Los cuatro personajes principales, con sus matices, estuvieron encarnados por cantantes de excelente nivel, lo cual selló el buen destino del espectáculo. En primer lugar, la Micaela de Jaquelina Livieri fue sencillamente extraordinaria, refirmando sus dotes de cantante de nivel internacional; el público le prodigó el aplauso más entusiasta de toda la noche, y con sobrada razón. El Escamillo del español Simón Orfila también fue inobjetable: una emisión homogénea, de buen color y con el necesario brillo y volumen para una sala como el Colón. La pareja central, italianos ambos, rindió de manera equivalente, aunque con algunos matices: Leonardo Caimi es un tenor de buen volumen y emisión clara, que compuso un Don José algo estático en lo actoral pero eficaz en lo puramente vocal; en la famosa aria de la flor logró matices interesantes que hasta ese momento de la ópera no se le habían escuchado. Francesca Di Sauro exhibió una voz con un centro y bajos interesantes, fiel a la tradición de las mezzos en Carmen; aun así durante el primer acto se extrañó mayor seducción en la Habanera y en la Seguidilla, y una necesaria fluidez en un marco musical que tendía a lo ágil y brillante. Los comprimarios, en líneas generales, y pese a algunas dificultades de dicción, cumplieron un papel correcto, destacándose Laura Polverini y Daniela Prado como Frasquita y Mercedes, respectivamente.

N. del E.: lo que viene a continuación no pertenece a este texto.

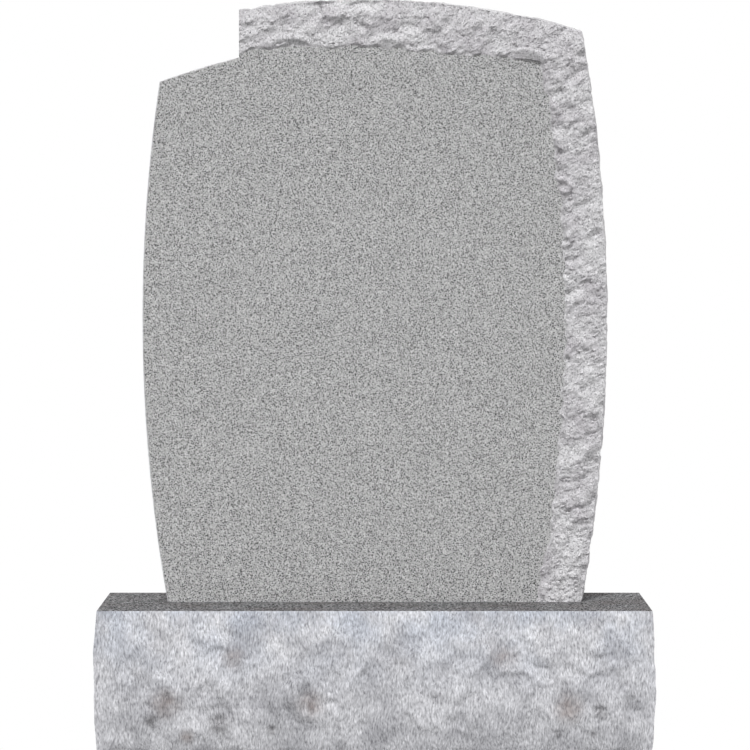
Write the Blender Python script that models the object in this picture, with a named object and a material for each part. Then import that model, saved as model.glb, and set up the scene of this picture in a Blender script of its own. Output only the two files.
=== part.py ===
"""Upright granite headstone: a barrel-sided tablet with a stepped shoulder, on a rock-pitched base.

Metres, +Z up. The inscription panel looks along -Y, and the origin is the middle of the base's underside.
"""

import math

import bmesh
import bpy
from mathutils import Vector, noise

# Base block, measured along its straight top and bottom edges
BASE_WIDTH = 0.815
BASE_DEPTH = 0.305
BASE_HEIGHT = 0.205
BASE_SWELL = 0.011
SWELL_FULLNESS = 0.75
BASE_CORNER = 0.045
CORNER_KEEPS = 0.35
BASE_SCALLOP = 0.062
BASE_TALL = 1.6
BASE_RELIEF = 0.007
END_KEEPS = 0.45

# Tablet outline, seen from the front: heights are above its foot
TABLET_WIDTH = 0.695
TABLET_HEIGHT = 0.9015
TABLET_THICKNESS = 0.102
FLANK_BULGE = 0.037
WIDEST_HEIGHT = 0.423
CROWN_RADIUS = 1.16
CROWN_OFFSET = -0.015
STEP_INSET = 0.145
STEP_RISE = 0.0705
SHOULDER_FALL = 0.036
ARRIS = 0.002

# Where the tablet stands on the base
REAR_MARGIN = 0.060
SEAT_GAP = 0.0003

# Smooth inscription panel, sunk behind the rock-pitched band along the crown and the right flank
STEP_LIP = 0.0105
SIDE_BAND = 0.0626
PANEL_CROWN_RADIUS = 2.1
PANEL_CROWN_OFFSET = -0.06
PANEL_FLANK_RADIUS = 2.06
PANEL_WANDER = 0.0025
WANDER_LENGTH = 0.07
WANDER_START = 156

# Rock-pitched band and edge of the tablet
PANEL_SINK = 0.0015
SINK_SHARE = 0.05
RELIEF_STARTS = 0.12
EDGE_FALL = 0.006
EDGE_FALL_STARTS = 0.7
EDGE_SWELL = 0.004
EDGE_PROUD = 0.0035
EDGE_ROUGHNESS = 0.35
EDGE_HOLLOW = 0.011
TABLET_SCALLOP = 0.034
TABLET_RELIEF = 0.0052
LEDGE_SPACING = 0.047
LEDGE_SHARE = 0.35

# Size of the flat facets that stand for broken stone, and of the steps along a dressed curve
FACET = 0.015
DRESSED_STEP = 0.032
SEAM_GAP = 0.00001
SHARP_ANGLE = math.radians(28)

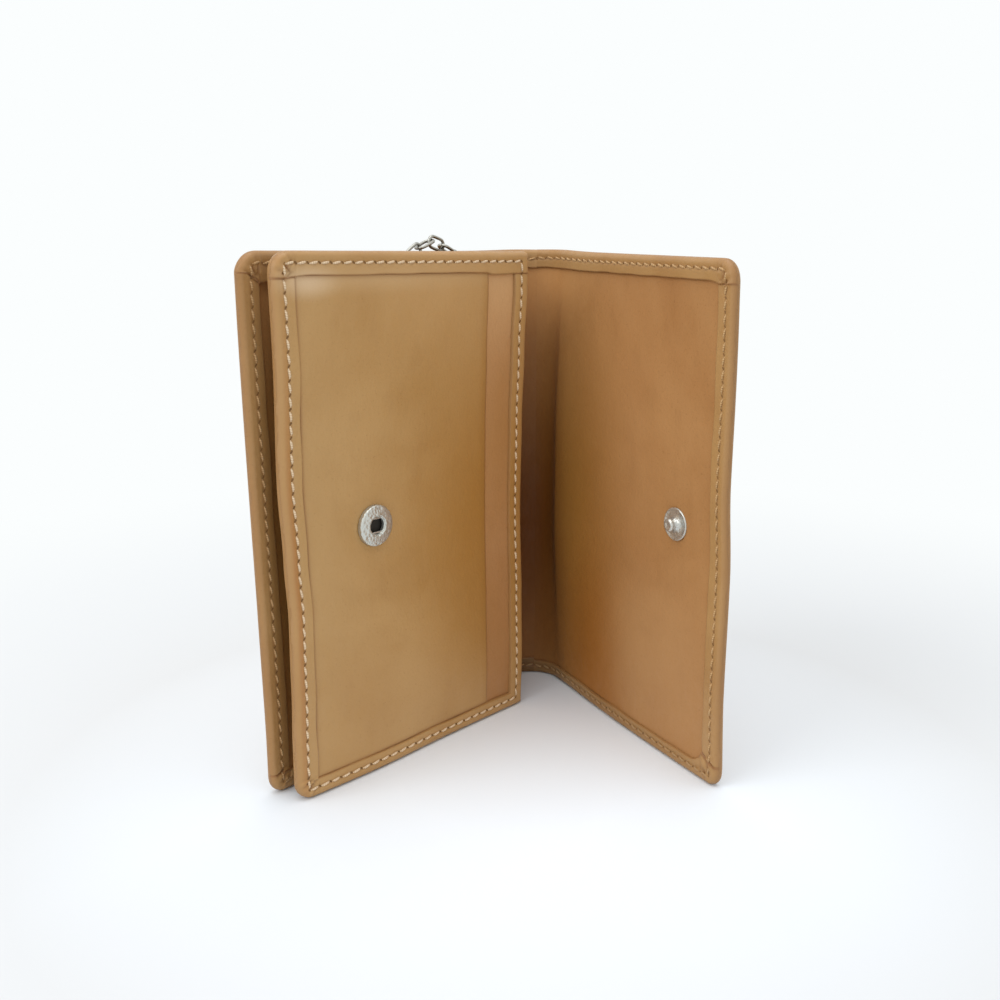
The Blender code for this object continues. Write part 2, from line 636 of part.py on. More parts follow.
def make_stud(flap_axis):
    """Stud on the flap's lining, held by a capped tube rivet from the outside."""
    place = Matrix.Translation((STUD_ALONG, 0.0, SNAP_HEIGHT)) @ Matrix.Rotation(math.pi, 4, "Z")
    seat = COVER_LINING_FACE + GLUE_GAP
    top = seat + STUD_FLANGE
    lip_rear = COVER_INNER + CLOSED_GAP - SOCKET_PROUD + SOCKET_LIP
    head = lip_rear + SPRING_WIRE + METAL_CLEARANCE
    outside = COVER_INNER + GLUE_GAP
    shank = METAL_CLEARANCE - outside
    stud = [
        (0.0, shank), (STUD_SHANK_RADIUS, shank), (STUD_SHANK_RADIUS, seat),
        (STUD_FLANGE_RADIUS, seat), (STUD_FLANGE_RADIUS, seat + STUD_FLANGE / 2),
        (STUD_FLANGE_RADIUS - STUD_FLANGE / 2, top), (STUD_HEAD_RADIUS + STUD_FLANGE, top),
        (STUD_NECK_RADIUS, top + STUD_FLANGE), (STUD_NECK_RADIUS, head),
        (STUD_HEAD_RADIUS, head + STUD_HEAD * 0.3), (STUD_HEAD_RADIUS, head + STUD_HEAD * 0.6),
        (STUD_HEAD_RADIUS * 0.7, head + STUD_HEAD * 0.92), (0.0, head + STUD_HEAD),
    ]
    add_object("snap_stud", mesh_from(turned(stud), "snap_stud", 30), metal("stud_nickel"),
               flap_axis, place)
    tube_end = seat - GLUE_GAP
    bore = STUD_SHANK_RADIUS + METAL_CLEARANCE
    rivet = [
        (0.0, -outside), (bore, -outside), (bore, tube_end), (STUD_TUBE_RADIUS, tube_end),
        (STUD_TUBE_RADIUS, -outside), (STUD_CAP_RADIUS, -outside),
        (STUD_CAP_RADIUS, -outside - RIVET_CAP / 3),
        (STUD_CAP_RADIUS * 0.8, -outside - RIVET_CAP * 0.8), (0.0, -outside - RIVET_CAP),
    ]
    add_object("stud_rivet", mesh_from(turned(rivet), "stud_rivet", 30), metal("cap_nickel"),
               flap_axis, place)


# Chain: anchor tab, end ring, links and key ring, all in one upright plane by the back lining

CHAIN_PLANE = Matrix.Rotation(BACK_TILT, 4, "Z")


def chain_point(along, height):
    """World point in the chain's plane: along the back panel from x = 0, and up."""
    foot = Vector((along, lining_face_at(along))) + BACK_INWARD * CHAIN_STANDOFF
    return Vector((foot.x, foot.y, height))


def heading_vector(degrees):
    turn = math.radians(degrees)
    return CHAIN_PLANE.to_3x3() @ Vector((math.cos(turn), 0.0, math.sin(turn)))


def chain_place(point, heading, roll=0.0):
    """Frame with x along a heading in the chain's plane, rolled about that x."""
    pitch = Matrix.Rotation(-math.radians(heading), 4, "Y")
    return Matrix.Translation(point) @ CHAIN_PLANE @ pitch @ Matrix.Rotation(roll, 4, "X")


def make_tab(back_frame):
    """Leather strap folded round the end ring, its plies laid flat on the lining and sewn."""
    loop = chain_point(TAB_LOOP_ALONG, TAB_LOOP_HEIGHT)
    wire_space = END_RING_WIRE / 2 + METAL_CLEARANCE
    sag = END_RING_RADIUS - math.sqrt(END_RING_RADIUS ** 2 - (TAB_WIDTH / 2) ** 2)
    back_face = -(CHAIN_STANDOFF - GLUE_GAP)
    outer = wire_space + TAB_PLY
    shoulder = outer
    flat_start = shoulder + 2 * TAB_PLY
    nose = []
    for step in range(9):
        turn = math.pi / 2 - math.pi * step / 8
        nose.append((sag + outer * math.cos(turn), outer * math.sin(turn)))
    profile = nose + [
        (-shoulder, -outer), (-flat_start, back_face), (-TAB_LENGTH, back_face),
        (-TAB_LENGTH, back_face + 2 * TAB_PLY), (-flat_start, back_face + 2 * TAB_PLY),
        (-shoulder, outer),
    ]
    place = parent_matrix(back_frame).inverted() @ chain_place(loop, TAB_HEADING)
    tab = add_object("chain_tab", mesh_from(across_prism(profile, TAB_WIDTH), "chain_tab", 40),
                     leather("tab_leather", TAN), back_frame, place)
    slot = []
    for first, reach in ((-90, sag), (90, 0.0)):
        for turn in part_turn(first, first + 180, 6):
            slot.append((reach + wire_space * math.cos(turn), wire_space * math.sin(turn)))
    cut(tab, "tab_slot", across_prism(slot, 3 * TAB_WIDTH), back_frame)
    return loop


def part_turn(first, last, steps):
    return [math.radians(first + (last - first) * step / steps) for step in range(steps + 1)]


def across_prism(profile, width):
    """Prism of an x-y profile, where y faces the leaf side, centred across the strap."""
    bm = bmesh.new()
    rim = [bm.verts.new((x, -y, -width / 2)) for x, y in profile]
    face = bm.faces.new(rim)
    grown = bmesh.ops.extrude_face_region(bm, geom=[face])
    raised = [v for v in grown["geom"] if isinstance(v, bmesh.types.BMVert)]
    bmesh.ops.translate(bm, verts=raised, vec=(0, 0, width))
    return bm


def ring_points(radius, steps):
    turns = [2 * math.pi * step / steps for step in range(steps)]
    return [(radius * math.cos(t), 0.0, radius * math.sin(t)) for t in turns]


def link_points():
    """Centre line of an oval link that lies along x, its middle at x = 0."""
    bend = (LINK_WIDTH - LINK_WIRE) / 2
    straight = (LINK_LENGTH - LINK_WIDTH) / 2
    points = []
    for first, centre in ((-90, straight), (90, -straight)):
        for turn in part_turn(first, first + 180, 7):
            points.append((centre + bend * math.cos(turn), 0.0, bend * math.sin(turn)))
    return points


def make_chain(back_frame, loop):
    """End ring, a run of links that rises from it, a run that falls again, and the key ring."""
    ring_axis = empty("end_ring_axis", back_frame, chain_place(loop, TAB_HEADING))
    ring_centre = loop + heading_vector(TAB_HEADING) * END_RING_RADIUS
    ring = wire_curve("end_ring", ring_points(END_RING_RADIUS, TURN_SEGMENTS), END_RING_WIRE, True)
    place = parent_matrix(ring_axis).inverted() @ chain_place(ring_centre, 0.0)
    add_object("end_ring", ring, metal("ring_nickel"), ring_axis, place)

    reach = (LINK_LENGTH - LINK_WIRE) / 2
    first_play = (LINK_WIRE + END_RING_WIRE) / 2 + LINK_PLAY
    joint = ring_centre + heading_vector(RISING_LINKS[0]) * (END_RING_RADIUS - first_play / 2)
    rise_axis = empty("chain_rise_axis", ring_axis, chain_place(joint, 0.0))
    joint += heading_vector(RISING_LINKS[0]) * (LINK_WIRE + LINK_PLAY - first_play) / 2
    joint = link_run(RISING_LINKS, 0, joint, rise_axis)
    fall_axis = empty("chain_fall_axis", rise_axis, chain_place(joint, 0.0))
    joint = link_run(FALLING_LINKS, len(RISING_LINKS), joint, fall_axis)

    last = heading_vector(FALLING_LINKS[-1])
    key_play = (LINK_WIRE + KEY_RING_WIRE) / 2 + LINK_PLAY
    hang = joint + last * (LINK_WIRE + LINK_PLAY - key_play) / 2
    key_axis = empty("key_ring_axis", fall_axis, chain_place(hang, 0.0))
    middle = hang + last * (KEY_RING_RADIUS - key_play / 2)
    place = parent_matrix(key_axis).inverted() @ chain_place(middle, FALLING_LINKS[-1] + 180.0)
    add_object("key_ring", wire_curve("key_ring", split_ring_points(), KEY_RING_WIRE, False),
               metal("key_ring_nickel"), key_axis, place)


def link_run(headings, before, joint, axis):
    """Links one after another from a joint between wires, each turned a quarter from the last."""
    pitch = LINK_LENGTH - 2 * LINK_WIRE - LINK_PLAY
    for number, heading in enumerate(headings, before + 1):
        centre = joint + heading_vector(heading) * pitch / 2
        roll = math.pi / 2 if number % 2 else 0.0
        name = f"link_{number:02d}"
        place = parent_matrix(axis).inverted() @ chain_place(centre, heading, roll)
        add_object(name, wire_curve(name, link_points(), LINK_WIRE, True), metal(name + "_nickel"),
                   axis, place)
        joint = joint + heading_vector(heading) * pitch
    return joint


def split_ring_points():
    """Two flat turns of wire joined by a short climb at the top, where the last link hangs; the
    ends stop short of the climb, so that one wire alone passes through the link."""
    pitch = KEY_RING_WIRE + KEY_RING_TURN_GAP
    climb = 2
    points = []
    for step in range(2 - TURN_SEGMENTS, TURN_SEGMENTS - 1):
        angle = 2 * math.pi * step / TURN_SEGMENTS
        rise = pitch / 2 * min(max(step / climb, -1.0), 1.0)
        points.append((KEY_RING_RADIUS * math.cos(angle), rise, KEY_RING_RADIUS * math.sin(angle)))
    return points


def stand_on_origin(root):
    """Move the whole wallet so that its box stands centred on the origin."""
    bpy.context.view_layer.update()
    depsgraph = bpy.context.evaluated_depsgraph_get()
    corners = []
    for obj in bpy.context.collection.objects:
        if obj.type == "EMPTY" or obj.hide_render:
            continue
        seen = obj.evaluated_get(depsgraph)
        mesh = seen.to_mesh()
        corners += [seen.matrix_world @ vertex.co for vertex in mesh.vertices]
        seen.to_mesh_clear()
    low = [min(corner[i] for corner in corners) for i in range(3)]
    high = [max(corner[i] for corner in corners) for i in range(3)]
    root.location = (-(low[0] + high[0]) / 2, -(low[1] + high[1]) / 2, -low[2])
    bpy.context.view_layer.update()


def main():
    clear_scene()
    root = empty("wallet", None, Matrix())
    back_frame, flap_axis = make_cover(root)
    leaf_axis = make_gusset(root, back_frame)
    make_leaf(leaf_axis)
    make_socket(leaf_axis)
    make_stud(flap_axis)
    loop = make_tab(back_frame)
    make_chain(back_frame, loop)
    stand_on_origin(root)


main()
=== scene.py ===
import json
import math

import bmesh
import bpy
from mathutils import Matrix, Vector, noise


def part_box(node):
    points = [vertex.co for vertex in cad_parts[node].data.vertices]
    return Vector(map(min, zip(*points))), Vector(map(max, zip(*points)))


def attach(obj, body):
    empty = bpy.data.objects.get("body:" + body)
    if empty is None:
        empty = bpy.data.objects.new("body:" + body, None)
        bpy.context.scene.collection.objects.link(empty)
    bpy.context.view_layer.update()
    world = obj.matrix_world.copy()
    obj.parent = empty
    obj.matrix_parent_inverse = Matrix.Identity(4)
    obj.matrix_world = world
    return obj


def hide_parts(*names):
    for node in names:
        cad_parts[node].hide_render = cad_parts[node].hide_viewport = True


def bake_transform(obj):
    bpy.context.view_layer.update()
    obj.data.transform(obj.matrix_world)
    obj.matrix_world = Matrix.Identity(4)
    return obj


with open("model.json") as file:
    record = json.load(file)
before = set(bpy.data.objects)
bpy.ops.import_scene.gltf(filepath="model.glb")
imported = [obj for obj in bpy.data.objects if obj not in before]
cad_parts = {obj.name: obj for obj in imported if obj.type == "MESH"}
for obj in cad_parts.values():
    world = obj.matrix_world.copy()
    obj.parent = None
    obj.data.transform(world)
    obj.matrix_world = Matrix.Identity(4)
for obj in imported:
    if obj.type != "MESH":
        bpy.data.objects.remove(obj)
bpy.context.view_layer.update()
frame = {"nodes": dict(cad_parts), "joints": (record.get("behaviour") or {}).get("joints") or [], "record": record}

MM = 0.001
scene = bpy.context.scene

# The studio: the camera stands where the photograph was taken from, a little above the wallet and
# off its open side. A pale table carries the wallet and keeps its soft shadow; close round the
# wallet its colour is painted lighter and bluer, painted light that lifts that shadow and the
# leather's warm bounce.

CAMERA_FROM_LEAF = (-130.15 * MM, -175.60 * MM)
CAMERA_HEIGHT = 116.5 * MM
CAMERA_LENS = 39.53
CAMERA_TILT = math.radians(76.92)
CAMERA_HEADING = math.radians(-47.71)
camera = bpy.data.cameras.new("camera")
camera.sensor_width = 36.0
camera.lens = CAMERA_LENS
camera.clip_start = 0.01
camera_stand = bpy.data.objects.new("camera", camera)
scene.collection.objects.link(camera_stand)
leaf_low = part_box("leaf_cover")[0]
camera_stand.location = (
    leaf_low.x + CAMERA_FROM_LEAF[0], leaf_low.y + CAMERA_FROM_LEAF[1], CAMERA_HEIGHT
)
camera_stand.rotation_euler = (CAMERA_TILT, 0.0, CAMERA_HEADING)
scene.camera = camera_stand
scene.view_settings.view_transform = "Standard"

table_mesh = bmesh.new()
bmesh.ops.create_grid(table_mesh, x_segments=1, y_segments=1, size=6.0)
table_data = bpy.data.meshes.new("table")
table_mesh.to_mesh(table_data)
table_mesh.free()
table = bpy.data.objects.new("table", table_data)
scene.collection.objects.link(table)


def feed(tree, node, sockets):
    """Gives a node's inputs, each by its name or number, a value or a link."""
    for key, value in sockets.items():
        socket = node.inputs[key]
        if isinstance(value, bpy.types.NodeSocket):
            tree.links.new(value, socket)
        elif socket.type == "RGBA":
            socket.default_value = (*value, 1.0)
        else:
            socket.default_value = value


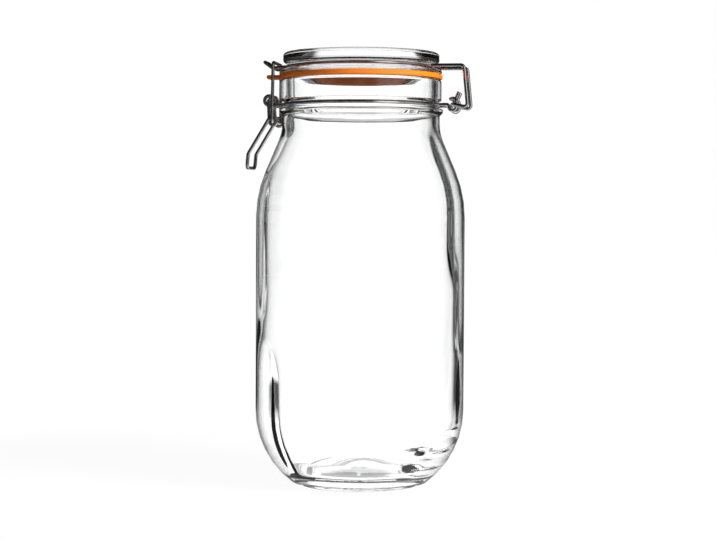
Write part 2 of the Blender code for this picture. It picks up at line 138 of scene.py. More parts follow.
# Clamp side
EYE_RADIUS = 2.75 * MM
EYE_OFFSET = 6.8 * MM
EYE_INNER_OFFSET = EYE_OFFSET - NECK_WIRE - FIT_GAP
CRANK_RUN = 3.0 * MM
CRANK_DROP = 12.1 * MM
COIL_RADIUS = 2.45 * MM
COIL_GAP = 0.45 * MM
HANDLE_SLOPE = math.radians(31)
HANDLE_LENGTH = 24.4 * MM
HANDLE_TIP_SLOPE = math.radians(5)
HANDLE_TIP = 8.2 * MM
PIN_END = 0.2 * MM
BAIL_LEAN = 0.4 * MM
BAIL_TAPER = 1.5 * MM
TONGUE_HALF_WIDTH = 7.5 * MM
TONGUE_DIP = 0.7 * MM
TONGUE_SEAT = 1.4 * MM
TONGUE_RUN = 5.0 * MM
TONGUE_RISE = 3.7 * MM
LEVER_ARM_OFFSET = EYE_OFFSET + NECK_WIRE / 2 + FIT_GAP + LEVER_WIRE / 2
HANDLE_OFFSET = LEVER_ARM_OFFSET + LEVER_WIRE + COIL_GAP
BAIL_OFFSET = HANDLE_OFFSET + LEVER_WIRE / 2 + FIT_GAP + BAIL_WIRE / 2
LEVER_AXIS = Vector((-FINISH_RADIUS - 6.4 * MM, 0, NECK_WIRE_HEIGHT + EYE_RADIUS))
BAIL_AXIS = LEVER_AXIS + Vector((CRANK_RUN, 0, -CRANK_DROP))

# Hinge side
HINGE_AXIS = Vector((FINISH_RADIUS + 7.6 * MM, 0, NECK_WIRE_HEIGHT))
RING_OFFSET = 9.6 * MM
RING_HALF_WIDTH = 2.75 * MM
RING_HALF_HEIGHT = 3.6 * MM
RING_TILT = math.radians(25)
RING_TAIL = math.radians(130)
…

El primer acto de Carmen, con las gitanas sentadas sobre la boca del escenario. Detrás, impera la bandera española sin escudo. Foto: Arnaldo Colombaroli / Gentileza Prensa TC

En este contexto, la Carmen de esta temporada 2024 del Colón resultó un muy buen espectáculo, sostenido por músicos, cantantes solistas y coreutas de manera uniforme. La producción, al margen de la intención originaria de su autor, sirvió, según los momentos, para reforzar o debilitar ese balance. Aun con el agregado de varias discutibles griterías, las escenas de conjunto fueron las más logradas: por caso, el comienzo del cuarto acto, luego de la efectista caída de un toro gigante, con el pueblo y luego el público de la corrida saludando hacia la platea, o en el primer acto, las gitanas sentadas sobre la boca del escenario, con sus piernas balanceándose sobre el foso, rompiendo en ambos casos la cuarta pared, resultaron un hallazgo. Por el contrario, varias escenas centrales para la trama se revelaron fallidas: el precario escape de Carmen al final del primer acto, y muy claramente el dúo final, en el que se desaprovechó el contrapunto dramático que ofrece Bizet entre la tauromaquia y el duelo amoroso-tanático de los protagonistas, sin que esa alternancia tuviera relevancia alguna en lo escénico, y más que nada el final, con un Don José que confiesa su crimen y pide que lo arresten a nadie (!) antes de jalar de un brazo el cadáver de la gitana. Pero es justo señalar que esos momentos fueron aun menos eficaces porque el trabajo vocal de los personajes (caso Seguidilla) o el de la propia orquesta (caso de la coda final) fueron también endebles. Los demás aspectos de la producción no llegaron ni a seducir ni a molestar; ni los autos en escena (siete en el caso del tercer acto), ni algunos coqueteos con el nudismo parecieron tener mayor incidencia; por otro lado, el fondo en general oscuro aportó una cierta abstracción que ayudó a una mirada más despojada y no distractiva de la música. Finalmente, dos rasgos de sociología del espectáculo: el primero, la divertida sorna, manifestada en irónicos murmullos y sordos silbidos con que el público recibió el mensaje que advertía (tardíamente por cierto) de las escenas de violencia física y desnudez con que el espectador podía toparse a lo largo de la función a punto de comenzar; el segundo, el abucheo final a los responsables de la puesta en escena, reacción tan guionada y previsible que sólo confirmó la inocuidad de la propuesta.